Near the end of the service, with a trembling voice, I did my best to read through Revelation 21.
See, the homeof God is among mortals.
He will dwell with them;
they will be his peoples,
and God himself will be with them;
he will wipe every tear from their eyes.
Death…
Here I stopped, because the word struck me with such force. Tears had filled my eyes. I tried to regroup.
Death…will be no more;
mourning and crying and pain will be no more,
for the first things have passed away.
That sums up, for me, why I’m still a Christian. Hope. Hope that death is not the final word. Hope that injustice will not prevail. Hope that good will overcome evil in the end. Hope that sickness will be healed, memories restored. Hope that all will be saved, all reconciled, creation (in whatever manner) will be renewed and restored.

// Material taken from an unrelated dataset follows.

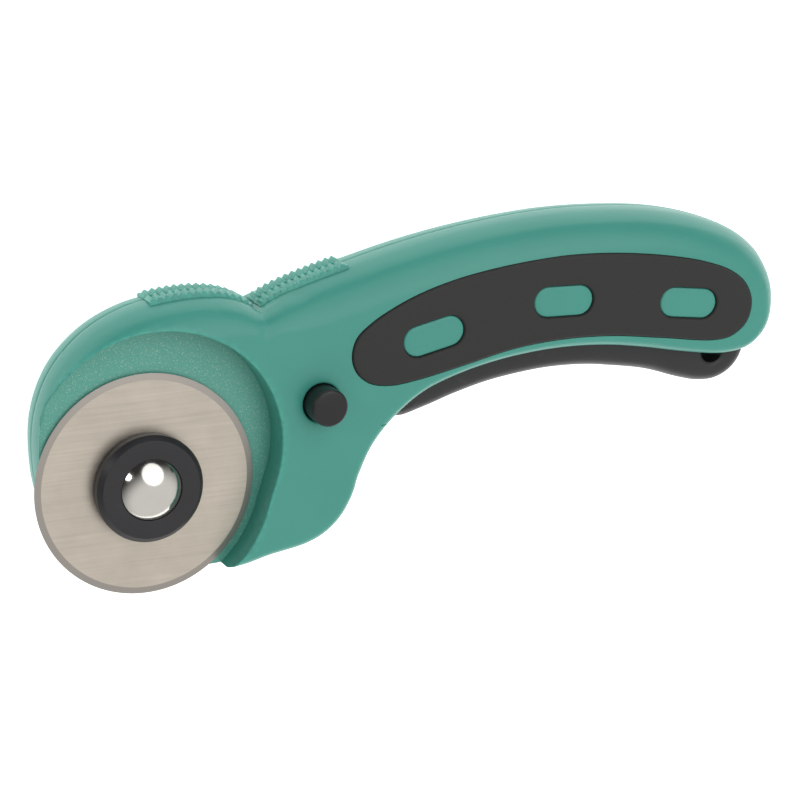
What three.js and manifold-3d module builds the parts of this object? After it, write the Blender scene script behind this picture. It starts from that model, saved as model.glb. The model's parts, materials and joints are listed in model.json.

This is a way of being Christian, in my view, that does not depend on a framework of certainty or of rigid doctrinal boundaries. In fact, it cannot depend on those things, otherwise hope is not hope, and faith is not faith.
It’s a way of being Christian that is oriented around the centrality of Jesus–his life, death, and resurrection, all of a piece. It’s an approach to Christianity the prioritizes love, peace, grace, and hope; that recognizes the reality and pervasiveness of sin (in all of us) and that reckons with, rather than ignores, the “problem of evil.” It’s involves a view of God that allows God to be God; meaning, beyond our ability to capture with words–even theological ones. It’s a view of the gospel that sees the good news as God reconciling with all of creation through the suffering love of Jesus.
But it’s a kind of Christianity that’s also OK with the not-knowing, with the recognition that we do not have the total or final say on truth, on God, on questions of meaning and salvation.
To reference Kierkegaard again, this Christianity is the “truth that is true for me.” This is not necessarily to say that Christianity is not also Truth for All, or the Absolutely True, or the Final and Ultimate Truth. But little, individual, finite people that we are–we cannot know this, one way or the other. It is enough, for me, that it is the “truth that is true for me.”
Out on 70,000 fathoms and all. But hoping, trusting, believing.
That’s the kind of Christianity that compels me. That’s why I’m still a Christian.